• SUPPLIED RECORDS
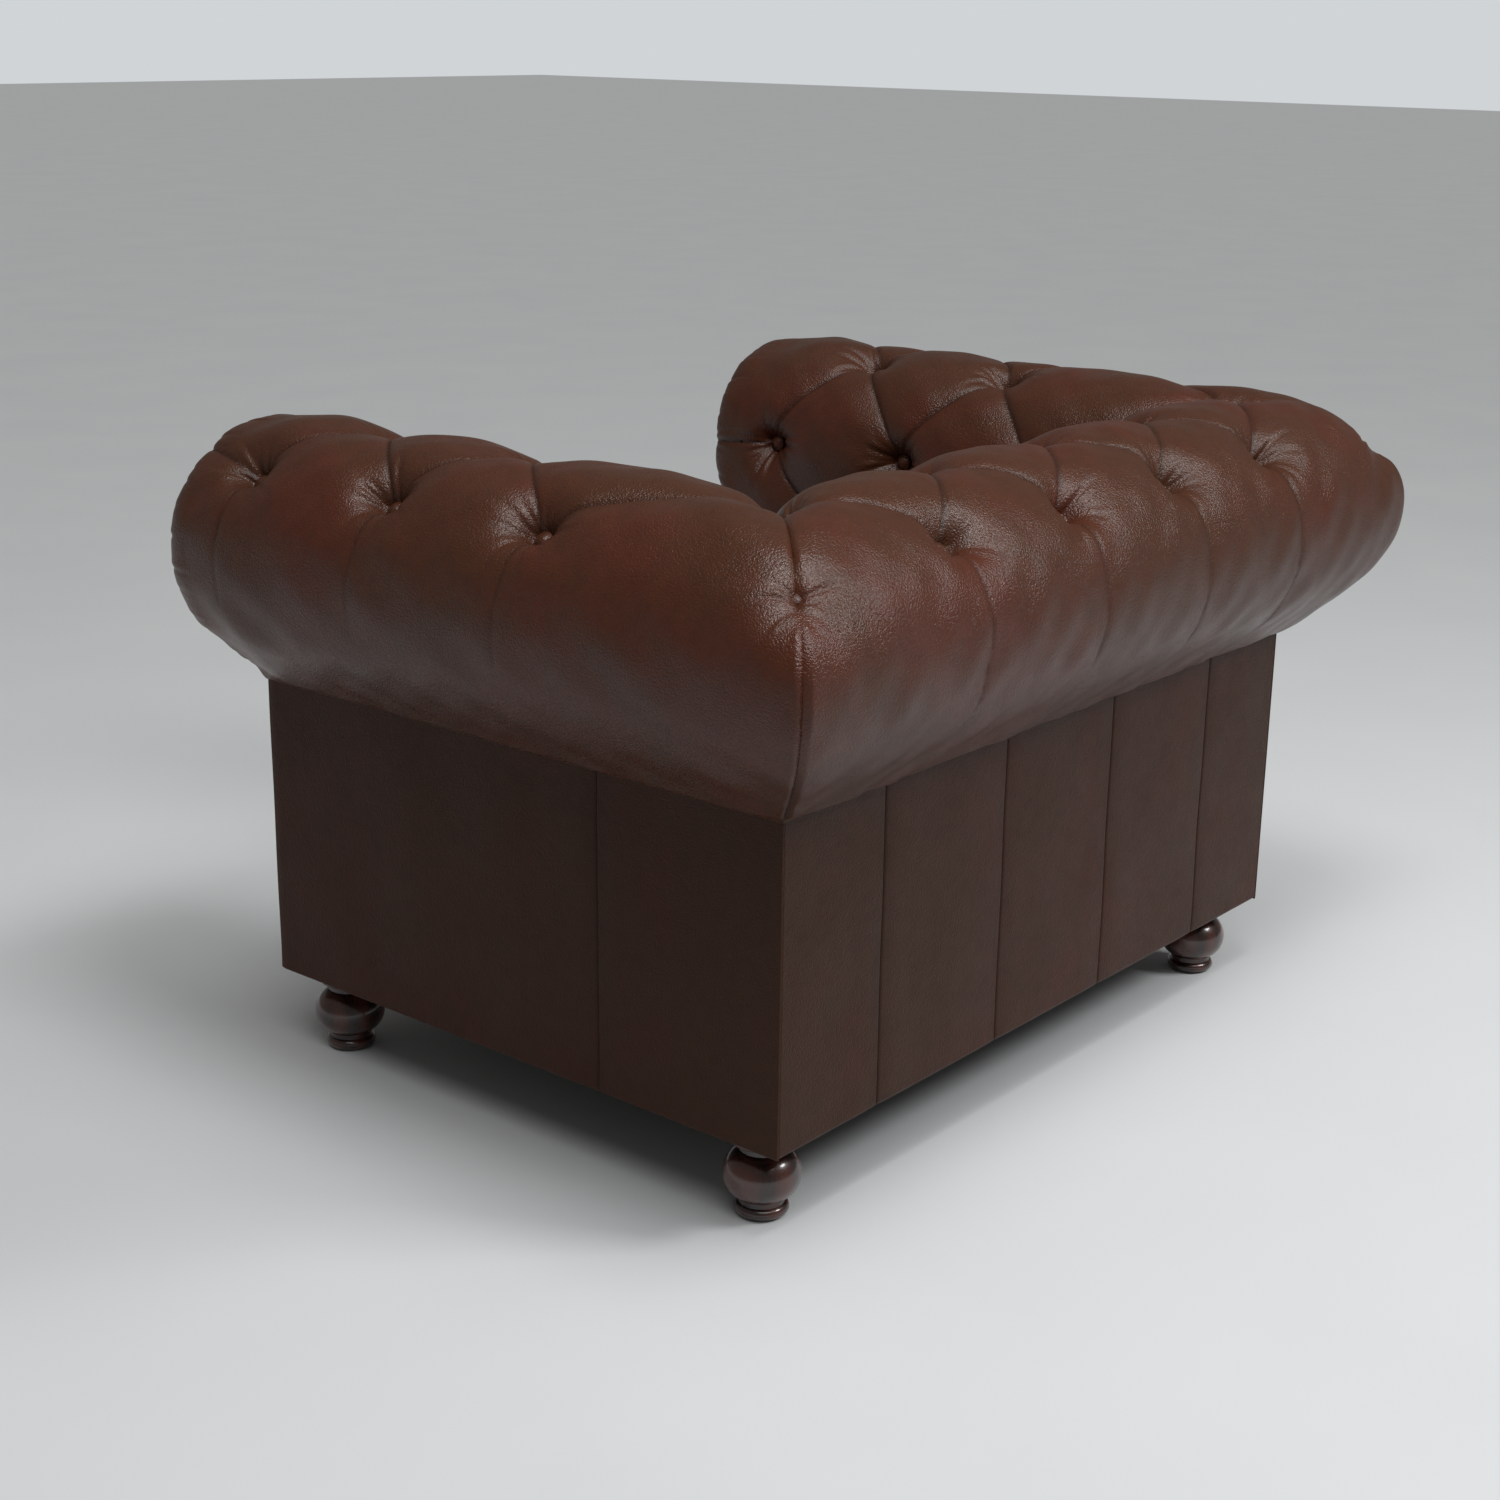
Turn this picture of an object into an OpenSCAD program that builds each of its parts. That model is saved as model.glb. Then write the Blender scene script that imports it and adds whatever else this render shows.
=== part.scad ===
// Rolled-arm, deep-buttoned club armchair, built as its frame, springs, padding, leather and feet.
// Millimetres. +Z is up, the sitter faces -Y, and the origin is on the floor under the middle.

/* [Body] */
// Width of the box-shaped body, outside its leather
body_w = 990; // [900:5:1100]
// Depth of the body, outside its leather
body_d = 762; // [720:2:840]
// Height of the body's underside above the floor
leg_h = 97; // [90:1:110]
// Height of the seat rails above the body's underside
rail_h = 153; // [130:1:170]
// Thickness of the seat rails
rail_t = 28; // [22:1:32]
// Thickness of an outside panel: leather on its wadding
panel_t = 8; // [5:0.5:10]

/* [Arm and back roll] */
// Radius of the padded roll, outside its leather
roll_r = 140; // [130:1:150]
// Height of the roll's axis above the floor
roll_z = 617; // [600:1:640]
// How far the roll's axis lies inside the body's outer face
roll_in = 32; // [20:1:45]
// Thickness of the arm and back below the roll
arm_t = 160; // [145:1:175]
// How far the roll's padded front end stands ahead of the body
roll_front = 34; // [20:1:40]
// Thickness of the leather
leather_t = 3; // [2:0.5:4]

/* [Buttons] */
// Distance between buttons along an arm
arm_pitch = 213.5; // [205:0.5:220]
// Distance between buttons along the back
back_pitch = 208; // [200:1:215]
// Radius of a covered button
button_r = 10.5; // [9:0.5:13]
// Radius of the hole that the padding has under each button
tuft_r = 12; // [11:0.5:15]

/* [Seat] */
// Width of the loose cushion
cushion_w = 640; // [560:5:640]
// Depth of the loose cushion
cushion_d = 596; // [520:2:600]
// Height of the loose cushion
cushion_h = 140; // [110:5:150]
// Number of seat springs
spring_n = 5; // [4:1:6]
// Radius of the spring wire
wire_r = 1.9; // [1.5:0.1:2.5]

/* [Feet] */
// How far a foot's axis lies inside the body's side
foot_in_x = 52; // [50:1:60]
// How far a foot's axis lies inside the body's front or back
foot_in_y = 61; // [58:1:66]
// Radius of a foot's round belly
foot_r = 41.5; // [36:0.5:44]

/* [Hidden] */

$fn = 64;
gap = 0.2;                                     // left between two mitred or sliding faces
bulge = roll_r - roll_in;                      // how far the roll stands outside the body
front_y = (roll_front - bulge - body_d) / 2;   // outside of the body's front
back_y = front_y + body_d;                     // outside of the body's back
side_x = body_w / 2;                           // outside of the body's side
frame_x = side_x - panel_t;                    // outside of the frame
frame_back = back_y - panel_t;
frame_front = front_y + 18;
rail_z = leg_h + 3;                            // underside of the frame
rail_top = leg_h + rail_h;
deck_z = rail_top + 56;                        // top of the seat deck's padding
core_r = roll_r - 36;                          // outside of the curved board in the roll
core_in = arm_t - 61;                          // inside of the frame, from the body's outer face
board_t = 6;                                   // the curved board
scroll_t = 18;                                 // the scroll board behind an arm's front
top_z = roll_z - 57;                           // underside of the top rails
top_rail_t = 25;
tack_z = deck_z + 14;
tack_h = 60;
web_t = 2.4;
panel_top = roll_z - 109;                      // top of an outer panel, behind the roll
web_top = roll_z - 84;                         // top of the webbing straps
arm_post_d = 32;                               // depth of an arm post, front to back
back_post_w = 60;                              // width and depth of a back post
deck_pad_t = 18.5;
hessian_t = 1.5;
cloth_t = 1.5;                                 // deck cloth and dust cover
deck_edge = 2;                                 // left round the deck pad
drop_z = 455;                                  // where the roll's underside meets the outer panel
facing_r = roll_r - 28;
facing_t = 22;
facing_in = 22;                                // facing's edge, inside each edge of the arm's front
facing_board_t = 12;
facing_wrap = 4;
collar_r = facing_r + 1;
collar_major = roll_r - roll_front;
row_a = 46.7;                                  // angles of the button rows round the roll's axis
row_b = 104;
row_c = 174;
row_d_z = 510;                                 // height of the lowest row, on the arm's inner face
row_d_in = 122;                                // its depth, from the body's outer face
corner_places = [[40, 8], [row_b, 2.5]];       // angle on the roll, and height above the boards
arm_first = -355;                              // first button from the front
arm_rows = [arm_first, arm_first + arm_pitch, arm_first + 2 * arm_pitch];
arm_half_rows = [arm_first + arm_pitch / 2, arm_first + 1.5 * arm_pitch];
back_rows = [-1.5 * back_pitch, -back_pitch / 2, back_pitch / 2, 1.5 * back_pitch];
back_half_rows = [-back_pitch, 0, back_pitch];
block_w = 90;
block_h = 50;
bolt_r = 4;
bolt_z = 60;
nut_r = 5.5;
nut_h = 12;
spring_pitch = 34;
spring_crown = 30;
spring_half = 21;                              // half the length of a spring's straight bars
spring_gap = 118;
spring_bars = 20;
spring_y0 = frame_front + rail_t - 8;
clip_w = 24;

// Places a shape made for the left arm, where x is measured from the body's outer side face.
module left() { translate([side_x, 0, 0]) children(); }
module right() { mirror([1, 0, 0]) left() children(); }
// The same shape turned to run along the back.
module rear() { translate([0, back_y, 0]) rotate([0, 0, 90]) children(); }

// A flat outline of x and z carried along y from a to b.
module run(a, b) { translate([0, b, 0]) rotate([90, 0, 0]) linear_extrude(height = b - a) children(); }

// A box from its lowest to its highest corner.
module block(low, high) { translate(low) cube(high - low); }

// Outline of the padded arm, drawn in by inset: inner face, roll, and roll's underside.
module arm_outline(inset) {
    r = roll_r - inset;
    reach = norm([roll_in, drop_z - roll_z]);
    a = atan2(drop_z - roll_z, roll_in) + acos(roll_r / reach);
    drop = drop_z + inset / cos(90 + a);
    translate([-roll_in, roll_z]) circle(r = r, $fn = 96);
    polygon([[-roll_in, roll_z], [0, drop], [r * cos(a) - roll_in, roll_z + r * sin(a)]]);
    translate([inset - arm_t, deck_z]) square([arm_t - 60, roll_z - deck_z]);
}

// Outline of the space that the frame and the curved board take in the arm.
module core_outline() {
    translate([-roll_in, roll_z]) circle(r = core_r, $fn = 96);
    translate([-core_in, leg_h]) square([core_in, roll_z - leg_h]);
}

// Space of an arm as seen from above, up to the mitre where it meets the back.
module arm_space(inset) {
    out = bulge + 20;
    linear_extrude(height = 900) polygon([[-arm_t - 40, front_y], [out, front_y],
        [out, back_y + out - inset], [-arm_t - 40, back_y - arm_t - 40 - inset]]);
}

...

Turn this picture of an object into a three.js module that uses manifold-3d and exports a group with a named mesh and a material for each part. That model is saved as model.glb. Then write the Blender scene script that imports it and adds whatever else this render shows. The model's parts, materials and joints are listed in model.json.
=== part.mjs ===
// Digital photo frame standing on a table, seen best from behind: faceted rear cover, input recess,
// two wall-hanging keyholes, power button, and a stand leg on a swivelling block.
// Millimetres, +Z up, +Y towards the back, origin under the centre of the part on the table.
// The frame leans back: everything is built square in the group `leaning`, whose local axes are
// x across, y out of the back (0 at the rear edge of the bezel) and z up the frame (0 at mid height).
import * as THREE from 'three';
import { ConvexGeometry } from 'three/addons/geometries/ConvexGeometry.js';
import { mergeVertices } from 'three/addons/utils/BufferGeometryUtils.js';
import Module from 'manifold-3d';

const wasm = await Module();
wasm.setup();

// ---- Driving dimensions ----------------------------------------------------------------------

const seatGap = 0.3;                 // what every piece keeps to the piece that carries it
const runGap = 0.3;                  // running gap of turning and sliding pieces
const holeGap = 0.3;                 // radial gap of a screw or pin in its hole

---

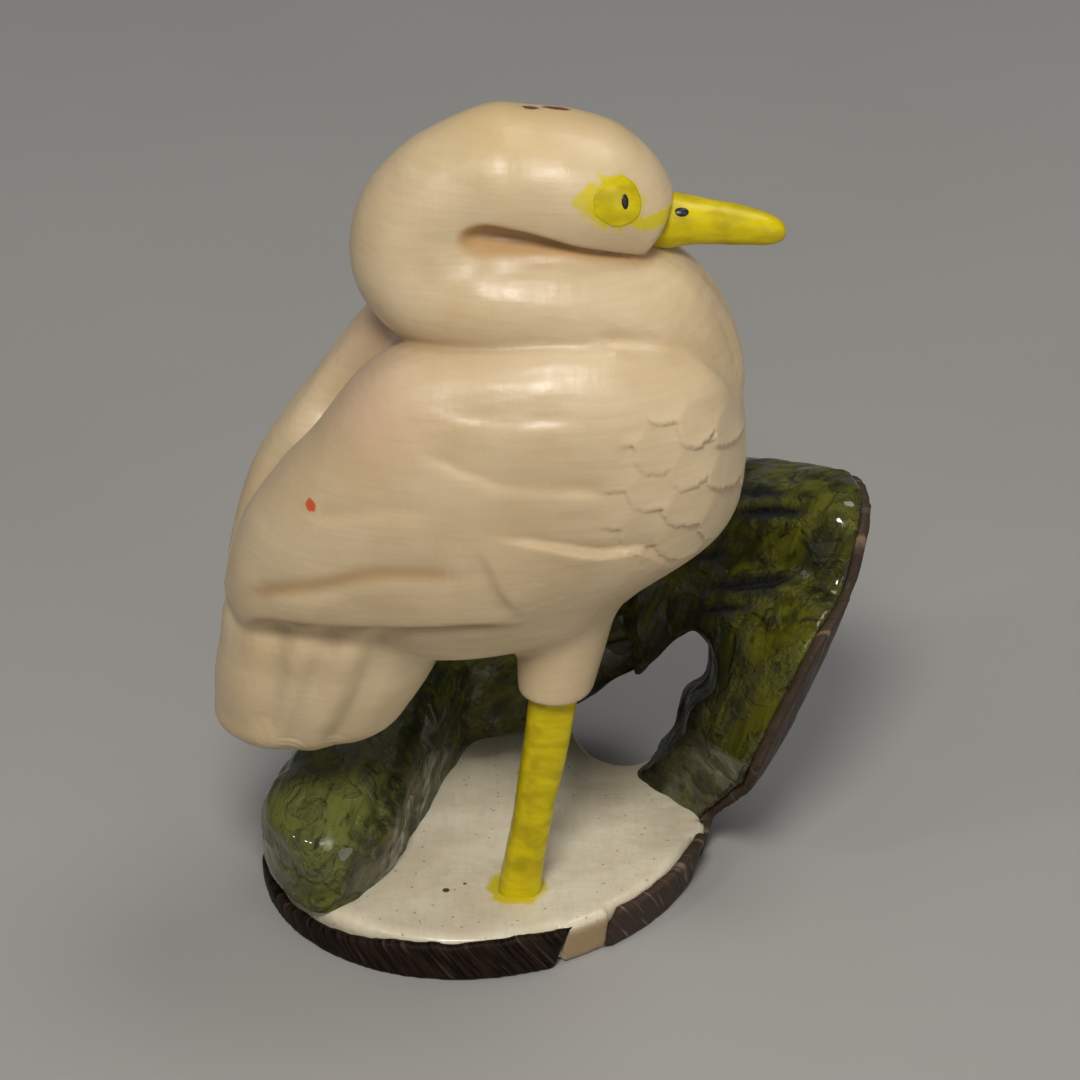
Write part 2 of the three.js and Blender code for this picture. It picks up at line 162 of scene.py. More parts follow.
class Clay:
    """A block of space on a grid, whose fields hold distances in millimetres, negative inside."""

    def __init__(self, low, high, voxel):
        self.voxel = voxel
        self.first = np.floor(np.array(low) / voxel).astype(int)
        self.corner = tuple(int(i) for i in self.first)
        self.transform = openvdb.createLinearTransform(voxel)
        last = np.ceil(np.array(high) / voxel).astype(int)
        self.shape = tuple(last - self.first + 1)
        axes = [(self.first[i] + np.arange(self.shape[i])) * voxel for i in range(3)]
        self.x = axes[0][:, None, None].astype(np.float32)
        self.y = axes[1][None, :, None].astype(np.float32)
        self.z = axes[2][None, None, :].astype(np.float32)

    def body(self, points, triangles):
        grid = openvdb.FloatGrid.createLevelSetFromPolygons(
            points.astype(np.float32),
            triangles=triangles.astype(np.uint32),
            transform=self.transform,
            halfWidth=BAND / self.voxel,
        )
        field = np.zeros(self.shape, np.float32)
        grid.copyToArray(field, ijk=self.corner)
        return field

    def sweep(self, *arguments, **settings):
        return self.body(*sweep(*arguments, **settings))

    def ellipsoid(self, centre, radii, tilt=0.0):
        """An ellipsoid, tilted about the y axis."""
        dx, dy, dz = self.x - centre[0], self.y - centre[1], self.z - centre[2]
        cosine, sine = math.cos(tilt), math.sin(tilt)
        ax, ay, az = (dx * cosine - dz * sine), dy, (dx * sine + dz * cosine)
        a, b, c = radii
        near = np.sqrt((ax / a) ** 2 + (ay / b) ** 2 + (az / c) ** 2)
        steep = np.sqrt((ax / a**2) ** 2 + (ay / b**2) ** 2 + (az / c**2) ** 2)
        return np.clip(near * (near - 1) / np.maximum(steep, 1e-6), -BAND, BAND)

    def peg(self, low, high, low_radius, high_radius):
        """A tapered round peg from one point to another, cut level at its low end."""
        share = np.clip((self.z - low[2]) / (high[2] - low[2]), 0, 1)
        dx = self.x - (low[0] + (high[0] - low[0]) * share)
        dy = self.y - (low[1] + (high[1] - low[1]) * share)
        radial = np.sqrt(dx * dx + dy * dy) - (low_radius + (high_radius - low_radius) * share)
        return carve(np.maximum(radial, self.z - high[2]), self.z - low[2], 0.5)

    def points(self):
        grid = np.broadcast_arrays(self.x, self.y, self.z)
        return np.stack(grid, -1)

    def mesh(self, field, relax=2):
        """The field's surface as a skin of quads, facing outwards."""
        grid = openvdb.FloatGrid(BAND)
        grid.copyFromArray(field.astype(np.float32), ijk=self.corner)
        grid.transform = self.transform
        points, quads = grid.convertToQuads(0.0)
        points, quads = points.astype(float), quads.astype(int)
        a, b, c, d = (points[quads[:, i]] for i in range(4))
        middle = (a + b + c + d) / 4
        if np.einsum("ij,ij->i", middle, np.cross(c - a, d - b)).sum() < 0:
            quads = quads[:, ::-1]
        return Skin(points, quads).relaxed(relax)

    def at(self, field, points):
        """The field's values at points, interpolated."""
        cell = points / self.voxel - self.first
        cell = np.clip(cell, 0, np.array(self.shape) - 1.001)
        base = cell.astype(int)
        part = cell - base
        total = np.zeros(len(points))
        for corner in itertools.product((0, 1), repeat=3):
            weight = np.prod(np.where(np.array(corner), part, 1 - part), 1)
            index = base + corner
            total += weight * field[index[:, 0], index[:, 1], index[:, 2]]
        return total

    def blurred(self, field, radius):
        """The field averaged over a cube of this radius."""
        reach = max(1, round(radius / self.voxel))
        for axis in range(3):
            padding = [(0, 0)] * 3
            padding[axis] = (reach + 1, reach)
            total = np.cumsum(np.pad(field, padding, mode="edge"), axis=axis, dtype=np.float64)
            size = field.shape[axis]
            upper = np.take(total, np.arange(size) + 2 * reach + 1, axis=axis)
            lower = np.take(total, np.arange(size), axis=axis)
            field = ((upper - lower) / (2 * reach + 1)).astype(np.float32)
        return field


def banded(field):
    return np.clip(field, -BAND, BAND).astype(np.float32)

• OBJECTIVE
The lines to be given again exactly are those from the one containing "Write part 2" up to and including the one containing "block of space".

• CORRECT OUTPUT
Write part 2 of the three.js and Blender code for this picture. It picks up at line 162 of scene.py. More parts follow.
class Clay:
    """A block of space on a grid, whose fields hold distances in millimetres, negative inside."""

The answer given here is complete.